Copy each line of the records that holds the string "this".

## Material shown
###
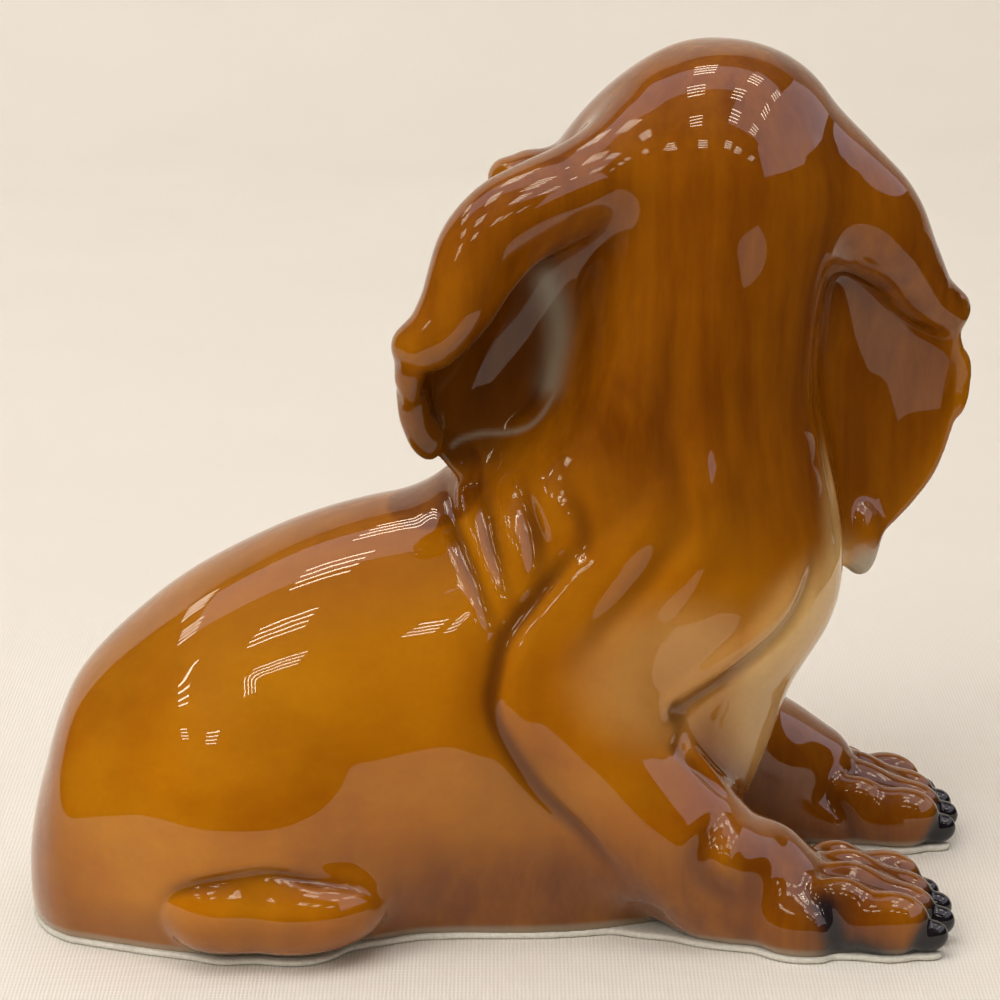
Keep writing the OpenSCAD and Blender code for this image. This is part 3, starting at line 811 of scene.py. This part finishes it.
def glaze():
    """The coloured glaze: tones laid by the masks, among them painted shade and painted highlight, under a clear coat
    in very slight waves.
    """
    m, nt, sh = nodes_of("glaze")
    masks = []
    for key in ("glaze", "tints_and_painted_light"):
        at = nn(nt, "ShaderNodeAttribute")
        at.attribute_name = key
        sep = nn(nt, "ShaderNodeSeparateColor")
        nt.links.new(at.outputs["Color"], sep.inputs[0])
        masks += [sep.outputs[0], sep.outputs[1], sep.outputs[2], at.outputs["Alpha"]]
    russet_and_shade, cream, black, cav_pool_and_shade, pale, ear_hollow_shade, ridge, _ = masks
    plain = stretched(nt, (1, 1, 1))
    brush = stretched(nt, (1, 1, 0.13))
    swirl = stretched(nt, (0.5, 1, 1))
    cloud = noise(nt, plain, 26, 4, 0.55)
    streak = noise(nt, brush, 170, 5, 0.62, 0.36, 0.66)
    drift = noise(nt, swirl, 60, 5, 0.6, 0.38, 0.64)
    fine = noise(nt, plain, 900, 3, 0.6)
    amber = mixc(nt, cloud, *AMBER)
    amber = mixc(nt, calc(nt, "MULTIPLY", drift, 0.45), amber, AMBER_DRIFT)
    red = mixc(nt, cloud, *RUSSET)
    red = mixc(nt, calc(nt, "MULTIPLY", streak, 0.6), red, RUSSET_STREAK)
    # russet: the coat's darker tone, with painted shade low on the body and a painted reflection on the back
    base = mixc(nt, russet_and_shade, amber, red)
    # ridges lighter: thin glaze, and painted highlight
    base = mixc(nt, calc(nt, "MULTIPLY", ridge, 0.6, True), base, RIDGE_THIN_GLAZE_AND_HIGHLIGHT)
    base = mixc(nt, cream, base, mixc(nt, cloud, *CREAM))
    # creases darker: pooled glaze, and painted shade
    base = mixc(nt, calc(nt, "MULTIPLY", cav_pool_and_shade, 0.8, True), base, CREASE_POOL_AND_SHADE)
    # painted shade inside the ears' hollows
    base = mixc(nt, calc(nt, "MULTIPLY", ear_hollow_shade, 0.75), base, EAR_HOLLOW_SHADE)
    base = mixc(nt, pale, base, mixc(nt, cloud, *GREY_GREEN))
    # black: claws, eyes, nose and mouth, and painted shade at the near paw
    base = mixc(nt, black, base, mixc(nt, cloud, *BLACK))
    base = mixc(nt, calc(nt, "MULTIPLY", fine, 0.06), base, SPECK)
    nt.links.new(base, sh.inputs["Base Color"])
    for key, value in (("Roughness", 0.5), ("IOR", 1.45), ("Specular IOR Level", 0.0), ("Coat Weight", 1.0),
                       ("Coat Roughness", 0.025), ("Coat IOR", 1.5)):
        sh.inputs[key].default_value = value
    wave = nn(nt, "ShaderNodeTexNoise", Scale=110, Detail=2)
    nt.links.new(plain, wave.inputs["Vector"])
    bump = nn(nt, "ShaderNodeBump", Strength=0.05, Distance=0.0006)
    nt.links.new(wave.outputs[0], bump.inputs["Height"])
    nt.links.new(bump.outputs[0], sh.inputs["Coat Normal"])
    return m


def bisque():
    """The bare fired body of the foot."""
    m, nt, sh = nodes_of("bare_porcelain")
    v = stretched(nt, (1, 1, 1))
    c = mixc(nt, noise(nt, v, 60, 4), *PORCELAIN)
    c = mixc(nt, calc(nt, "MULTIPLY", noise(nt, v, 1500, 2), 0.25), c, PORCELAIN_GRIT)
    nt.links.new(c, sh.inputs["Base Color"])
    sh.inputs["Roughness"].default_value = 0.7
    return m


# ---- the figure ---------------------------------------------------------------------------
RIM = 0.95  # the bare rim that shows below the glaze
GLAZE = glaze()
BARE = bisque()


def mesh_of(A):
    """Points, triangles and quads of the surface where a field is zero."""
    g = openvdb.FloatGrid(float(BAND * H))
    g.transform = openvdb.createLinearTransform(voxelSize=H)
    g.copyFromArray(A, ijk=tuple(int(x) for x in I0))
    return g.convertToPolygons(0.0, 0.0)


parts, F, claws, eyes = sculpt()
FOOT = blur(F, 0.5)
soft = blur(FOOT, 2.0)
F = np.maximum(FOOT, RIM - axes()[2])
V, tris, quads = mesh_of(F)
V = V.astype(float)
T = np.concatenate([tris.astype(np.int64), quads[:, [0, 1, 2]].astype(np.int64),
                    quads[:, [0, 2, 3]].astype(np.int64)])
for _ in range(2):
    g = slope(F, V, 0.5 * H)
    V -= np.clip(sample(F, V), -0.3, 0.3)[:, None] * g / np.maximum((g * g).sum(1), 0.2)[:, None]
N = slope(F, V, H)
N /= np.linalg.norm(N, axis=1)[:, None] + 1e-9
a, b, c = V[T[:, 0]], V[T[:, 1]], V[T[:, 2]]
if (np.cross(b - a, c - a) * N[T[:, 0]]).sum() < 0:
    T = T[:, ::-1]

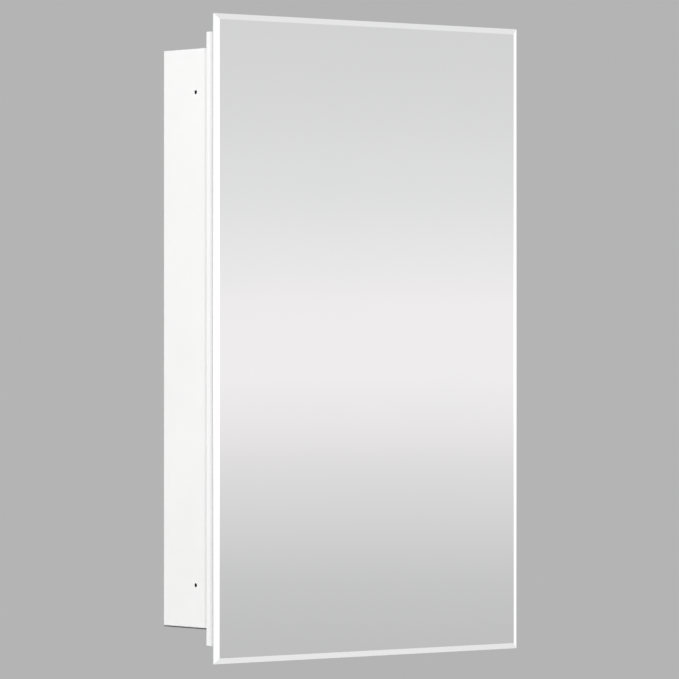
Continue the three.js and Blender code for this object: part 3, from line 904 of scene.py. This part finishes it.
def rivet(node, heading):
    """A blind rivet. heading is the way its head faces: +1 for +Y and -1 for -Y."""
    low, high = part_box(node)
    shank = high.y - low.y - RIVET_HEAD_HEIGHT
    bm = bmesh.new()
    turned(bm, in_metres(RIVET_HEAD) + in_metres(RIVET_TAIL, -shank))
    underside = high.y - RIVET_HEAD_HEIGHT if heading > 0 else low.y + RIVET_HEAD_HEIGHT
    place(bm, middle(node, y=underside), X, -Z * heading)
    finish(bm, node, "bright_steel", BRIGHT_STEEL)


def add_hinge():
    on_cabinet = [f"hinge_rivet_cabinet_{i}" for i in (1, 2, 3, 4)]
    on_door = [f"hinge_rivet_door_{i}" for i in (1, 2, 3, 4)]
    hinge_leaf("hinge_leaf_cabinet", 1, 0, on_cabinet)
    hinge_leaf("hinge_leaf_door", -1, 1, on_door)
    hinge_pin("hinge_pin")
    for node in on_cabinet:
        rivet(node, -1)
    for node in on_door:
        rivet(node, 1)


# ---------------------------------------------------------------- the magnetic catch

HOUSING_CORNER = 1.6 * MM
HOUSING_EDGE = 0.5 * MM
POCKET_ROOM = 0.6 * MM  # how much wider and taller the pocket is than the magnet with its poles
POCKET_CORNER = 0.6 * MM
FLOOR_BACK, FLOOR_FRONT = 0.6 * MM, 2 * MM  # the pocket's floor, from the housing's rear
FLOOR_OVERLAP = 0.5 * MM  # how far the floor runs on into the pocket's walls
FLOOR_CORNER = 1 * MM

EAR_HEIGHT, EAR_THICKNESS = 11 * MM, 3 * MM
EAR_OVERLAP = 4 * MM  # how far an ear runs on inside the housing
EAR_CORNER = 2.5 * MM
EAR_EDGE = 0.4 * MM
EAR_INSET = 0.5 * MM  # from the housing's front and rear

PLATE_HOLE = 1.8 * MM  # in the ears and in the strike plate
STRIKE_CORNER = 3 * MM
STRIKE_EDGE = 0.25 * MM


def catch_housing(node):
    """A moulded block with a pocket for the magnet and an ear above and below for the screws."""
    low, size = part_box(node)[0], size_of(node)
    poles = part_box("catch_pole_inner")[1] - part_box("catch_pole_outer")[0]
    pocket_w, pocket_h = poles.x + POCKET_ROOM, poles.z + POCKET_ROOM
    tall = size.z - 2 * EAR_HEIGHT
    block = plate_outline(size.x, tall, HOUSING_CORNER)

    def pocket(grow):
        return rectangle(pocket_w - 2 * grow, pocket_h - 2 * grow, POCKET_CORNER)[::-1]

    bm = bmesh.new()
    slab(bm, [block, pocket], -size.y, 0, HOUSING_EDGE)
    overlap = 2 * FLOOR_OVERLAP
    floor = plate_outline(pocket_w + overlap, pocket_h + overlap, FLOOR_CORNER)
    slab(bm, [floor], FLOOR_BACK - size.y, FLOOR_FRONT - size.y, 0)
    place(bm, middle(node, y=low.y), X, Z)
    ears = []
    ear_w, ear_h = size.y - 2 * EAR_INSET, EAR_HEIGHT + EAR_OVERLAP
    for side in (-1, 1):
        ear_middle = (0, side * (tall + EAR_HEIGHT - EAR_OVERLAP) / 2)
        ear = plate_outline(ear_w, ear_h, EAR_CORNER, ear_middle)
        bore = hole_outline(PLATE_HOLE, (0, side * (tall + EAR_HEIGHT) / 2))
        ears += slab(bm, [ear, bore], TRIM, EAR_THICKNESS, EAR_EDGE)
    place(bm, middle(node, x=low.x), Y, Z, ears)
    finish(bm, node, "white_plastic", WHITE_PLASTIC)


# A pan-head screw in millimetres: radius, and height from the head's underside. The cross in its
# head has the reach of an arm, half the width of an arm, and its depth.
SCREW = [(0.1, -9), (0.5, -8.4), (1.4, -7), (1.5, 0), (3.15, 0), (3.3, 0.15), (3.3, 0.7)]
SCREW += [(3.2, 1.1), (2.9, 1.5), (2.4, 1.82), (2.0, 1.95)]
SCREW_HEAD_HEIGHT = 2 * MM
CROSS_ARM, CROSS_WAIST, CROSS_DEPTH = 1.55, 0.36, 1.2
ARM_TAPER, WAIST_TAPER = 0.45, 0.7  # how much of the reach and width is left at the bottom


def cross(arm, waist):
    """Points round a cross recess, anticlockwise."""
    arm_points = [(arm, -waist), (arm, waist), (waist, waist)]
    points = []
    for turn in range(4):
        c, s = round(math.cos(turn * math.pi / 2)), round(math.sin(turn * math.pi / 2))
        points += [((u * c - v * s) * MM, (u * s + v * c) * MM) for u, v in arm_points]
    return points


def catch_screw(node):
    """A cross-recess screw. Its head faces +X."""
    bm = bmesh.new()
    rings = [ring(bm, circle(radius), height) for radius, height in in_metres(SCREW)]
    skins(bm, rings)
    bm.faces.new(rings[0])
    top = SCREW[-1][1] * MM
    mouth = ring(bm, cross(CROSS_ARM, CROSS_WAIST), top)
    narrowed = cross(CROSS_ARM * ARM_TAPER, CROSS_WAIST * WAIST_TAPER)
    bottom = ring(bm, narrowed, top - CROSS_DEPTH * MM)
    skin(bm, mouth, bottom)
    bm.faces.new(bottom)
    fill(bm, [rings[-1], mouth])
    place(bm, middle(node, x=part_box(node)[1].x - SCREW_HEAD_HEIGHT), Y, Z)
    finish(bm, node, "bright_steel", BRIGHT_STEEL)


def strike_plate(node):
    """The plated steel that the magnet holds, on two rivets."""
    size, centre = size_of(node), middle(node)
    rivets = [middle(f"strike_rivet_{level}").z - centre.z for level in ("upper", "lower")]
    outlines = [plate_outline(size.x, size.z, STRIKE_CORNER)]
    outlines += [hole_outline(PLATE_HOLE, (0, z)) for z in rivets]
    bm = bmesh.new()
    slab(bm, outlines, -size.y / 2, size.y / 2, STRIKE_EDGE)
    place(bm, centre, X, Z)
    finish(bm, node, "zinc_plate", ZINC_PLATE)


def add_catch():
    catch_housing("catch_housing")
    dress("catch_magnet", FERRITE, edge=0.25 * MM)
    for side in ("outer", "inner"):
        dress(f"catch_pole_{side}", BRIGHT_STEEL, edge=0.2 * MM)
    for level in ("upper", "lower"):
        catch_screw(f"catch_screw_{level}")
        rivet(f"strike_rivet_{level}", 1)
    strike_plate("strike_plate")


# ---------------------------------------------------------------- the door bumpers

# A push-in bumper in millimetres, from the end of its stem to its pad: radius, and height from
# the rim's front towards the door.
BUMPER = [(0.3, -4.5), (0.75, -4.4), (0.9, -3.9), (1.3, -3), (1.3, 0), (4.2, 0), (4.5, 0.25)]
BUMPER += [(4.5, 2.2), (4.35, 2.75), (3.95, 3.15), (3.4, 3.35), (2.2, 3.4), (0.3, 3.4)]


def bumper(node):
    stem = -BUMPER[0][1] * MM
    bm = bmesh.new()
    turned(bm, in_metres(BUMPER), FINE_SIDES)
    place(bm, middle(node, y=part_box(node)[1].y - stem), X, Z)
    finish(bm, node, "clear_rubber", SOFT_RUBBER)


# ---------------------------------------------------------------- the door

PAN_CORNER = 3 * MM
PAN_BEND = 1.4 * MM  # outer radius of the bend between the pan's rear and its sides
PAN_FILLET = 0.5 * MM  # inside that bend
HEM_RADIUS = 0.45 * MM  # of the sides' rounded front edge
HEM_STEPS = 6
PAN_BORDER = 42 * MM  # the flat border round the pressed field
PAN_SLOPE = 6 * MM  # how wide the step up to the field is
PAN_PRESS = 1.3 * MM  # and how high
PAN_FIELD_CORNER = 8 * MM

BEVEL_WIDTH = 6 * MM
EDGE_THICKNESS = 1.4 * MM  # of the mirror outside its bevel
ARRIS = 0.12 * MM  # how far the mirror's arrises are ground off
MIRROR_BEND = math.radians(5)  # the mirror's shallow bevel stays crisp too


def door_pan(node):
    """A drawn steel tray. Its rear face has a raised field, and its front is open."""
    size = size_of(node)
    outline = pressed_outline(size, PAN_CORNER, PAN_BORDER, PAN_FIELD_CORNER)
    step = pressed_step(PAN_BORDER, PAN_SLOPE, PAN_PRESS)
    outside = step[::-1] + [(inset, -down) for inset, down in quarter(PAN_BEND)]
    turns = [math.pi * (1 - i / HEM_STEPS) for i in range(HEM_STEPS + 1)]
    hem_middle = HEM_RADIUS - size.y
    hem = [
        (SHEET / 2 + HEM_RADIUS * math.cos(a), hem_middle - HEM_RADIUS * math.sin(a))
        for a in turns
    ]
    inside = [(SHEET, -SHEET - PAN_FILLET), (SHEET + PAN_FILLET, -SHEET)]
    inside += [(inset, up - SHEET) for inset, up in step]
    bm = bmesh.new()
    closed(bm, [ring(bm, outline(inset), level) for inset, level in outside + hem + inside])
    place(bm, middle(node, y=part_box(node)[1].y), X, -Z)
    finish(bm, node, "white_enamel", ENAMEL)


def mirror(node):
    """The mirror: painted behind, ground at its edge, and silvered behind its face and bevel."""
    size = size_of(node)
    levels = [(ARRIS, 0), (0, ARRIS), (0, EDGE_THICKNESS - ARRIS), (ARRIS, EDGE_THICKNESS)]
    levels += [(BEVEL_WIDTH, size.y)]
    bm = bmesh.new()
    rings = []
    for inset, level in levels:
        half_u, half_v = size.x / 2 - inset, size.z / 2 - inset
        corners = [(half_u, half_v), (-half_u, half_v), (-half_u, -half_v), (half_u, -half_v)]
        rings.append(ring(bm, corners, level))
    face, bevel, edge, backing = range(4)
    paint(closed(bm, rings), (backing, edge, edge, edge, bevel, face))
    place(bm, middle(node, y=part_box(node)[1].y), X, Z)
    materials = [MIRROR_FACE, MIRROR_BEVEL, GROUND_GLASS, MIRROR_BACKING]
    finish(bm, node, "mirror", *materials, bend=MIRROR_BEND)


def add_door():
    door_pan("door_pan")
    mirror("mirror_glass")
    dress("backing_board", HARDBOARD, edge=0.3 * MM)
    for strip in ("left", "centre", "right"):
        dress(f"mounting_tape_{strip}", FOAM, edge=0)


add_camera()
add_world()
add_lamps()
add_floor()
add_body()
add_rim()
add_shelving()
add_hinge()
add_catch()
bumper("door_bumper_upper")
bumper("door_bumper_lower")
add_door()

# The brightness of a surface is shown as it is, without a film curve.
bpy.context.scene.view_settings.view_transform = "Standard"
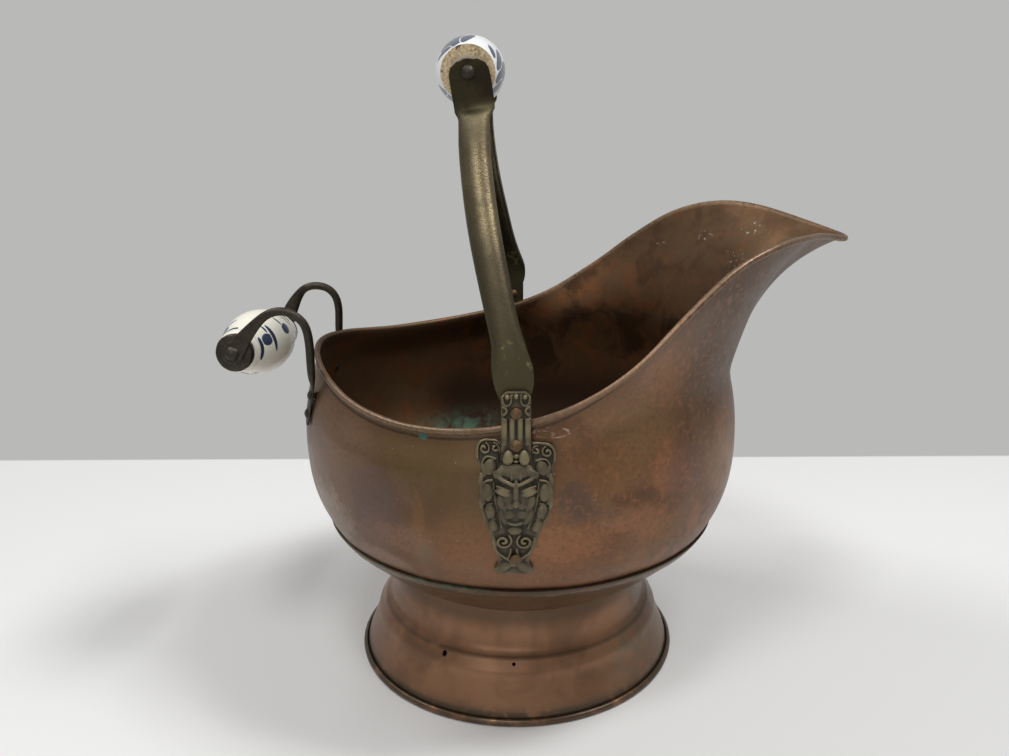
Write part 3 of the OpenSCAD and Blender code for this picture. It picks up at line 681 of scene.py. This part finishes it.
###
## Reply
Keep writing the OpenSCAD and Blender code for this image. This is part 3, starting at line 811 of scene.py. This part finishes it.
Continue the three.js and Blender code for this object: part 3, from line 904 of scene.py. This part finishes it.
Write part 3 of the OpenSCAD and Blender code for this picture. It picks up at line 681 of scene.py. This part finishes it.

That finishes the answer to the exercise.